There is some mystery and detection, the cast includes some recognizable names, and Weller and Keach are passable. But no one is displayed to good effect. The characters, story, and settings are thin, murky, ugly, and uninvolving. As it unfolds, the story is choppy and obscure, not crisp and dramatic. Despite the grim subject matter, the movie has an incongruous tongue-in-cheek feel, for example, in how in how it presents Weller, Rhys Davis, Shelgrove, and the doctor.

Weller's uncanny ability, while mumbling and shambling along, to keep going through all the smoke, booze, bruises, bullets, complications, and adversaries to get to the bottom of it all is increasingly implausible. A prime example is the scene in which Weller, wounded, drugged senseless, and lying on the doctor's operating table (and why would the bad guys go through this trouble instead of just shooting or strangling him, as they do to everyone else?), pulls himself up, stumbles away, and fights the blonde muscle man to the death.

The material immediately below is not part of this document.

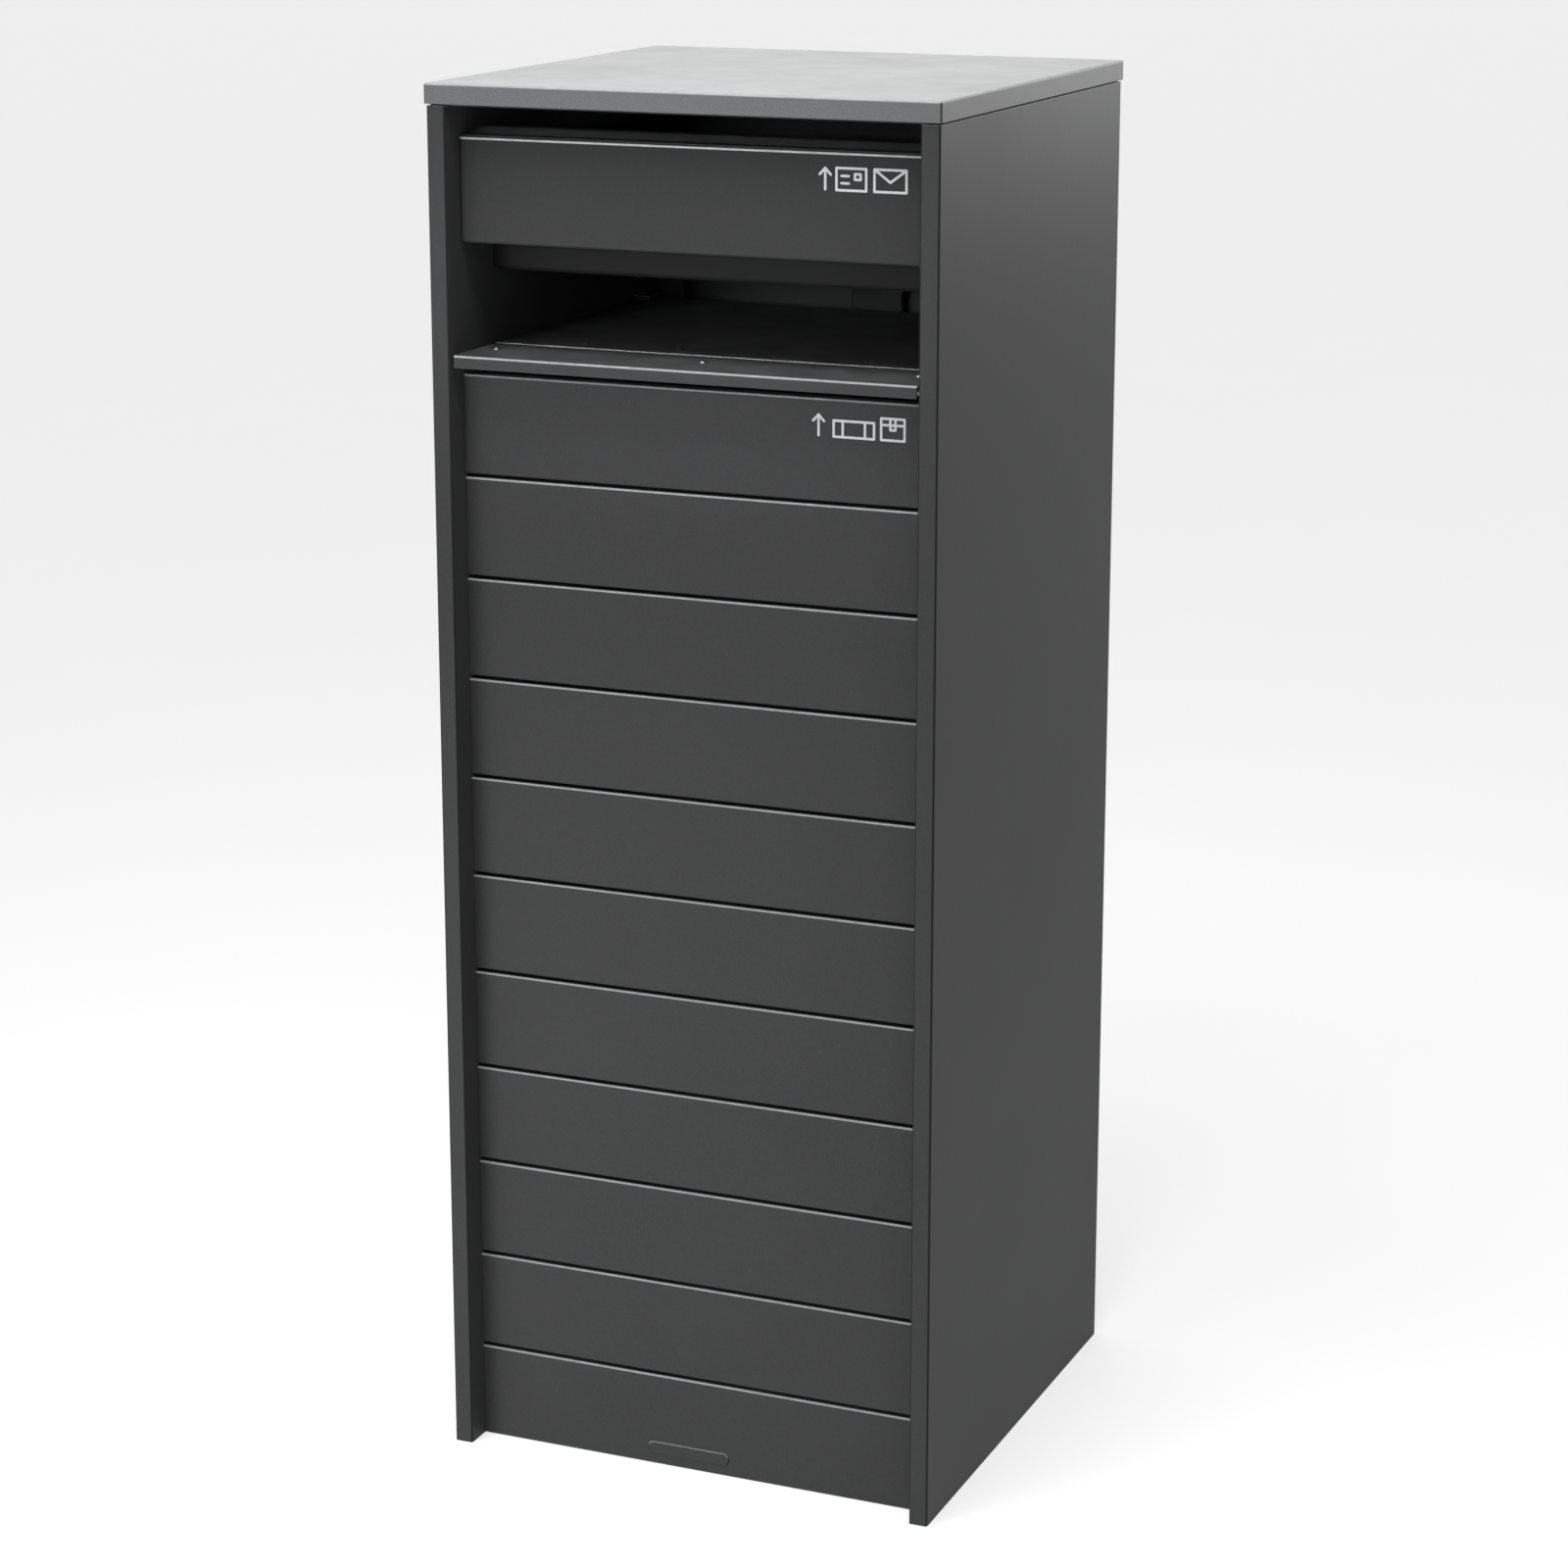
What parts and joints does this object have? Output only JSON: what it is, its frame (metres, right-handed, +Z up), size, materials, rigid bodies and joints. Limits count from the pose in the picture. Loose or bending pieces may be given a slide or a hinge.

The movie's way of resolving everything is to kill off characters (good and bad) in one brutal manner or another, including, most wastefully, a female INS agent. Its overall ugliness seems to be done for cheap shock-effect rather than to convey any larger meaning, its style a substitute for telling a clear, full, and effective story. Some gratuitous nudity and tasteless "comic relief," thrown in for good measure, do not help.

Other reviews have rightly pegged Weller's character as a "stumblebum with a BB gun" and the movie as a "muddled tale of slobs and sex." This is an unpleasant, confusing, poorly developed, unsatisfying movie.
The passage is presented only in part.